• [Task to carry out]:
Here are some records; return them all exactly.

• [Data supplied]:
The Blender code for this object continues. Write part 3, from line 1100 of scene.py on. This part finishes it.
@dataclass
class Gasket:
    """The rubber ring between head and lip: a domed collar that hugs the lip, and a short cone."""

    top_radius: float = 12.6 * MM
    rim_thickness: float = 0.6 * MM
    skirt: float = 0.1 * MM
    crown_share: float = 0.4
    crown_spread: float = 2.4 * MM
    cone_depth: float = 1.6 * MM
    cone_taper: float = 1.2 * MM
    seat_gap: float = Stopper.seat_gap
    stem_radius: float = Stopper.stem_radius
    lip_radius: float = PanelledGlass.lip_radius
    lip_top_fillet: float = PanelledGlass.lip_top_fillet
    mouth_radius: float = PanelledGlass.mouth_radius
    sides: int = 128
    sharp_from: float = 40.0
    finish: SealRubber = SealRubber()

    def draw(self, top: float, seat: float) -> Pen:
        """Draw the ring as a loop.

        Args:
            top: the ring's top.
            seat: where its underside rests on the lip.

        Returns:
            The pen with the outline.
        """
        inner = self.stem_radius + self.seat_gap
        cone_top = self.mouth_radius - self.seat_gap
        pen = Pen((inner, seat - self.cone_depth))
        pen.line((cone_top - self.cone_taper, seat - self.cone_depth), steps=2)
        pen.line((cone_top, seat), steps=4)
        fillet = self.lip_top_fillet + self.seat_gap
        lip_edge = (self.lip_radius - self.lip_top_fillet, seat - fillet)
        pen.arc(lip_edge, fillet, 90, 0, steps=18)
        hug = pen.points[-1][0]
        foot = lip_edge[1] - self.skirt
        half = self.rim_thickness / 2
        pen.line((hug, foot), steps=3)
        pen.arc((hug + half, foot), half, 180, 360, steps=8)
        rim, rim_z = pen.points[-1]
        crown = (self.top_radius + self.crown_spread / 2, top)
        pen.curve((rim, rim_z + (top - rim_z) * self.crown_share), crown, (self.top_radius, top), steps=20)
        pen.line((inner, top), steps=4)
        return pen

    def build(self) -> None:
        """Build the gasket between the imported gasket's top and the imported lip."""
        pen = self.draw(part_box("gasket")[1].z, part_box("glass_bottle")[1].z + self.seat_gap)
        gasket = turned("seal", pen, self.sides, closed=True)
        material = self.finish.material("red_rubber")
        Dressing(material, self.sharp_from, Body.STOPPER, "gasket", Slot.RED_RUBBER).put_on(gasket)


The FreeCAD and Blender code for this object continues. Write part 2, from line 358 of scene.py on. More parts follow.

• [Task response]:
The Blender code for this object continues. Write part 3, from line 1100 of scene.py on. This part finishes it.
@dataclass
class Gasket:
    """The rubber ring between head and lip: a domed collar that hugs the lip, and a short cone."""

    top_radius: float = 12.6 * MM
    rim_thickness: float = 0.6 * MM
    skirt: float = 0.1 * MM
    crown_share: float = 0.4
    crown_spread: float = 2.4 * MM
    cone_depth: float = 1.6 * MM
    cone_taper: float = 1.2 * MM
    seat_gap: float = Stopper.seat_gap
    stem_radius: float = Stopper.stem_radius
    lip_radius: float = PanelledGlass.lip_radius
    lip_top_fillet: float = PanelledGlass.lip_top_fillet
    mouth_radius: float = PanelledGlass.mouth_radius
    sides: int = 128
    sharp_from: float = 40.0
    finish: SealRubber = SealRubber()

    def draw(self, top: float, seat: float) -> Pen:
        """Draw the ring as a loop.

        Args:
            top: the ring's top.
            seat: where its underside rests on the lip.

        Returns:
            The pen with the outline.
        """
        inner = self.stem_radius + self.seat_gap
        cone_top = self.mouth_radius - self.seat_gap
        pen = Pen((inner, seat - self.cone_depth))
        pen.line((cone_top - self.cone_taper, seat - self.cone_depth), steps=2)
        pen.line((cone_top, seat), steps=4)
        fillet = self.lip_top_fillet + self.seat_gap
        lip_edge = (self.lip_radius - self.lip_top_fillet, seat - fillet)
        pen.arc(lip_edge, fillet, 90, 0, steps=18)
        hug = pen.points[-1][0]
        foot = lip_edge[1] - self.skirt
        half = self.rim_thickness / 2
        pen.line((hug, foot), steps=3)
        pen.arc((hug + half, foot), half, 180, 360, steps=8)
        rim, rim_z = pen.points[-1]
        crown = (self.top_radius + self.crown_spread / 2, top)
        pen.curve((rim, rim_z + (top - rim_z) * self.crown_share), crown, (self.top_radius, top), steps=20)
        pen.line((inner, top), steps=4)
        return pen

    def build(self) -> None:
        """Build the gasket between the imported gasket's top and the imported lip."""
        pen = self.draw(part_box("gasket")[1].z, part_box("glass_bottle")[1].z + self.seat_gap)
        gasket = turned("seal", pen, self.sides, closed=True)
        material = self.finish.material("red_rubber")
        Dressing(material, self.sharp_from, Body.STOPPER, "gasket", Slot.RED_RUBBER).put_on(gasket)


The FreeCAD and Blender code for this object continues. Write part 2, from line 358 of scene.py on. More parts follow.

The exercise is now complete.